>> Begin Supplied records
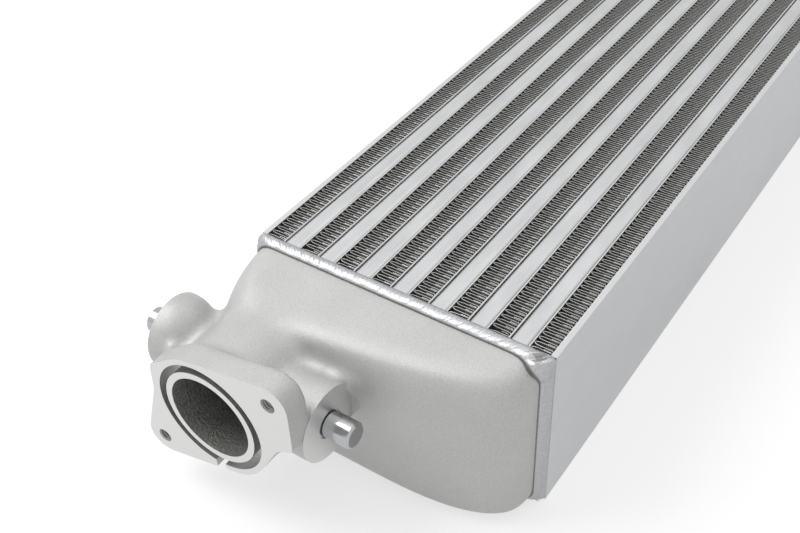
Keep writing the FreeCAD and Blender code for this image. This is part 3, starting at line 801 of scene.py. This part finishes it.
class INTERCOOLER_OT_welds(bpy.types.Operator):
    """Lay the rippled weld bead round each end of the core"""

    bl_idname = "intercooler.welds"
    bl_label = "Weld beads"

    FINISHES = ("weld", "toe")
    AROUND = 1340
    ACROSS = 14
    # Millimetres along the outline, bottom first: side and corner in turn
    RUNS = (150.0, 14.0, 89.0, 14.0, 150.0, 14.0, 89.0, 14.0)
    # Millimetres: how far the tank's wall stands inside the core, and the outline's corner radii
    NEAR_INSET = 3.6
    FAR_INSET = 0.8
    FLAT_INSET = 0.9
    CORE_CORNER = 2.0
    TANK_CORNER = 9.0
    # Millimetres: the bead's width, its own thickness at its two edges, and how deep its foot is
    WIDTH = 8.0
    LIP = 0.28
    FOOT = 1.2
    # Share of the foot's depth at the bead's two edges
    EDGE_FOOT = 0.4
    # The ripples' heights as shares of the crown, and how far a ripple's middle trails its edges
    SWELL = (0.75, 1.2)
    RIPPLE_LAG = 0.9
    SEEDS = {"inlet": 7, "outlet": 8}
    # Vertices closer than this many millimetres are one
    SEAM = 0.01
    # Millimetres: reach of the crater's painted shade, and its floor's height
    CRATER_SHADE_REACH = 2.5
    CRATER_FLOOR = 1.6
    # The near side is ground smooth: share of the crown that is left there
    DRESSED = 0.35
    # The bead's last puddle at the near top corner: millimetres along the bead, share across it,
    # height and reach in millimetres. The second is its crater
    PUDDLE = ((-1.5, 0.5, 3.5, 6.0), (-4.2, 0.52, -3.3, 2.7), (6.5, 0.7, 2.4, 1.5))
    # How much wider the bead is there, and how far along it in millimetres
    FLARE = 0.5
    FLARE_REACH = 6.0

    def execute(self, context):
        self.settings = context.scene.intercooler_welds
        for end, side in zip(ENDS, (-1, 1)):
            self.measure(end, side)
            bead = self.lay_bead(end)
            self.mark_finishes(bead)
            finished(bead, f"weld_bead_{end}", "weld_bead", f"tank_weld_{end}")
        return {"FINISHED"}

    def measure(self, end, side):
        """The places of the bead's two edges in X, and their outlines on the core and on the tank."""
        weld_low, weld_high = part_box(f"tank_weld_{end}")
        plate_low, plate_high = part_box("side_plate_near")
        far_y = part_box("side_plate_far")[1].y
        self.core_x = plate_low.x if side < 0 else plate_high.x
        self.tank_x = weld_low.x if side < 0 else weld_high.x
        self.core = (plate_low.y, far_y, plate_low.z, plate_high.z, self.CORE_CORNER * MM)
        # At the tank the wall stands inside the core's outline, more on the near side
        self.tank = (
            plate_low.y + self.NEAR_INSET * MM,
            far_y - self.FAR_INSET * MM,
            plate_low.z + self.FLAT_INSET * MM,
            plate_high.z - self.FLAT_INSET * MM,
            self.TANK_CORNER * MM,
        )

    def lay_bead(self, end):
        """A ring whose section is a low dome, from the bars' tops to the tank's wall."""
        near_y, _, floor_z = self.core[:3]
        deselect()
        bpy.ops.mesh.primitive_grid_add(
            x_subdivisions=self.AROUND,
            y_subdivisions=self.ACROSS,
            size=1,
        )
        bead = bpy.context.object
        perimeter = sum(self.RUNS) * MM
        ripples = round(perimeter / self.settings.ripple_pitch)
        dice = random.Random(self.SEEDS[end])
        swell = [dice.uniform(*self.SWELL) for _ in range(ripples + 1)]
        swell[-1] = swell[0]
        for vertex in bead.data.vertices:
            # A grid's vertices are numbered row by row, and here a row goes once round the core
            step, column = divmod(vertex.index, self.AROUND + 1)
            turns = column / self.AROUND
            # Share 0 is the core's edge of the bead, 1 the tank's edge
            share = 0.5 - 0.5 * math.cos(2 * math.pi * step / self.ACROSS)
            point, outward = self.rounded_place(turns, share)
            dome = math.sin(math.pi * share)
            phase = turns * ripples - self.RIPPLE_LAG * dome
            ripple_number = math.floor(phase) % ripples
            ripple = phase - math.floor(phase)
            scale = swell[ripple_number] * (1 - ripple) + swell[ripple_number + 1] * ripple
            near = max(0.0, -outward.x)
            height = dome * self.settings.crown * scale
            height += dome * self.settings.ripple_depth * (1 - ripple)
            height *= 1 - (1 - self.DRESSED) * near
            height += self.LIP * MM + self.puddle(turns * perimeter, share)
            flare = self.flare(turns * perimeter)
            # The steps between the two edges are the crown, the others the hidden foot
            if step == 0 or step >= self.ACROSS // 2:
                height = -self.FOOT * MM * max(dome, self.EDGE_FOOT + flare)
            x = self.core_x + (self.tank_x - self.core_x) * share * (1 + flare)
            # The near side is ground almost flush, and the underside so that the part stands flat
            y = max(point.x + outward.x * height, near_y - self.LIP * MM)
            z = max(point.y + outward.y * height, floor_z)
            vertex.co = (x, y, z)
        clean(bead, self.SEAM * MM)
        bpy.ops.object.shade_smooth()
        return bead

    def mark_finishes(self, bead):
        """Weld metal, darker along the edge on the casting, and darker in the crater as painted shade of its
        hollow with some oxide.
        """
        place, middle = self.PUDDLE[1][:2]
        along = self.corner() + place * MM
        point, outward = self.rounded_place(along / (sum(self.RUNS) * MM), middle)
        point = point + outward * self.CRATER_FLOOR * MM
        crater_x = self.core_x + (self.tank_x - self.core_x) * middle * (1 + self.flare(along))
        crater = Vector((crater_x, point.x, point.y))
        paint(bead, *self.FINISHES)
        for face in bead.data.polygons:
            at_toe = face.index // self.AROUND == self.ACROSS // 2 - 1
            # Painted shade, with some oxide, in the crater's hollow
            in_crater_shade = (face.center - crater).length < self.CRATER_SHADE_REACH * MM
            chosen = "toe" if at_toe or in_crater_shade else "weld"
            face.material_index = self.FINISHES.index(chosen)

    def corner(self):
        """How far round the outline the middle of the near top corner is."""
        return (sum(self.RUNS[:5]) + self.RUNS[5] / 2) * MM

    def flare(self, along):
        """How much wider the bead is near its last puddle."""
        return self.FLARE * math.exp(-(((along - self.corner()) / (self.FLARE_REACH * MM)) ** 2))

    def puddle(self, along, share):
        """Extra height where the bead was started and finished, at the near top corner."""
        height = 0.0
        for place, middle, peak, reach in self.PUDDLE:
            beside = (share - middle) * self.WIDTH * MM
            out = math.hypot(along - self.corner() - place * MM, beside)
            height += peak * MM * math.exp(-((out / (reach * MM)) ** 2))
        return height * math.sin(math.pi * share)

    def rounded_place(self, turns, across):
        """A point of the bead's foot, so far round and across it, and its outward direction, in Y and Z."""
        sizes = [(1 - across) * a + across * b for a, b in zip(self.core, self.tank)]
        low_y, high_y, low_z, high_z, corner = sizes
        left = turns * sum(self.RUNS)
        step = 0
        while step < len(self.RUNS) - 1 and left > self.RUNS[step]:
            left -= self.RUNS[step]
            step += 1
        share = left / self.RUNS[step]
        centres = (
            Vector((high_y - corner, low_z + corner)),
            Vector((high_y - corner, high_z - corner)),
            Vector((low_y + corner, high_z - corner)),
            Vector((low_y + corner, low_z + corner)),
        )
        quarter = step // 2
        at_corner = step % 2
        angle = math.radians(-90 + 90 * quarter + 90 * share * at_corner)
        outward = Vector((math.cos(angle), math.sin(angle)))
        if at_corner:
            return centres[quarter] + outward * corner, outward
        start = centres[quarter - 1] + outward * corner
        stop = centres[quarter] + outward * corner
        return start.lerp(stop, share), outward


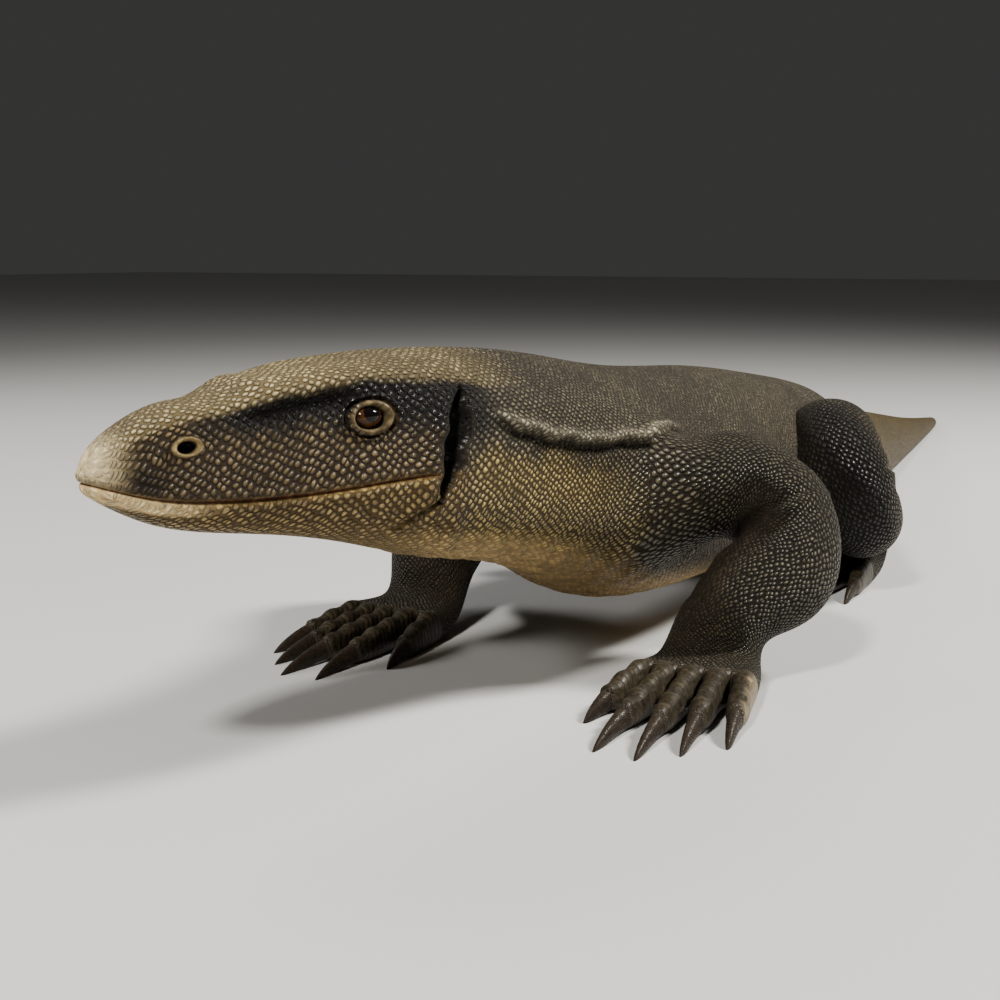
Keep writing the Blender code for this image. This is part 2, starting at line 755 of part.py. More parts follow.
clear()
body = add_object("carved_body", build_cage(), wood("carved_wood", (0.16, 0.11, 0.06), 0.45))
rounding = body.modifiers.new("rounding", "SUBSURF")
rounding.levels = 1
rounding.render_levels = 1
thinning = body.modifiers.new("thinning", "DECIMATE")
thinning.ratio = FACES_KEPT
body.modifiers.new("flat_faces", "TRIANGULATE")

lids = bmesh.new()
for side in (-1, 1):
    add_lid(lids, *EYE_SPOT, side)
bmesh.ops.recalc_face_normals(lids, faces=lids.faces[:])
cut_with(body, "eyelids", lids, "UNION")
cut_with(body, "face_hollows", face_cuts(), "DIFFERENCE")
cut_with(body, "sole_trim", floor_block(), "DIFFERENCE")

for name, side in (("eye_left", -1), ("eye_right", 1)):
    ball = bmesh.new()
    add_ball(ball, *EYE_SPOT, side, grown_eye(0), EYE_SUNK, 12, 8)
    bmesh.ops.recalc_face_normals(ball, faces=ball.faces[:])
    add_object(name, ball, wood("amber_glass", (0.20, 0.09, 0.02), 0.08))
moved = settle()
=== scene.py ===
import math

import bmesh
import bpy
import numpy as np
from mathutils import Matrix, Vector


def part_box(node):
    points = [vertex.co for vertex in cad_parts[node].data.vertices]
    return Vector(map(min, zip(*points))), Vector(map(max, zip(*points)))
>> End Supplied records
_Required task_
Beginning at the line that contains "lids = bmesh.new()", retype each line of the listing up to and including the last one, exactly as it stands, and nothing else.

_The result_
lids = bmesh.new()
for side in (-1, 1):
    add_lid(lids, *EYE_SPOT, side)
bmesh.ops.recalc_face_normals(lids, faces=lids.faces[:])
cut_with(body, "eyelids", lids, "UNION")
cut_with(body, "face_hollows", face_cuts(), "DIFFERENCE")
cut_with(body, "sole_trim", floor_block(), "DIFFERENCE")

for name, side in (("eye_left", -1), ("eye_right", 1)):
    ball = bmesh.new()
    add_ball(ball, *EYE_SPOT, side, grown_eye(0), EYE_SUNK, 12, 8)
    bmesh.ops.recalc_face_normals(ball, faces=ball.faces[:])
    add_object(name, ball, wood("amber_glass", (0.20, 0.09, 0.02), 0.08))
moved = settle()
=== scene.py ===
import math

import bmesh
import bpy
import numpy as np
from mathutils import Matrix, Vector


def part_box(node):
    points = [vertex.co for vertex in cad_parts[node].data.vertices]
    return Vector(map(min, zip(*points))), Vector(map(max, zip(*points)))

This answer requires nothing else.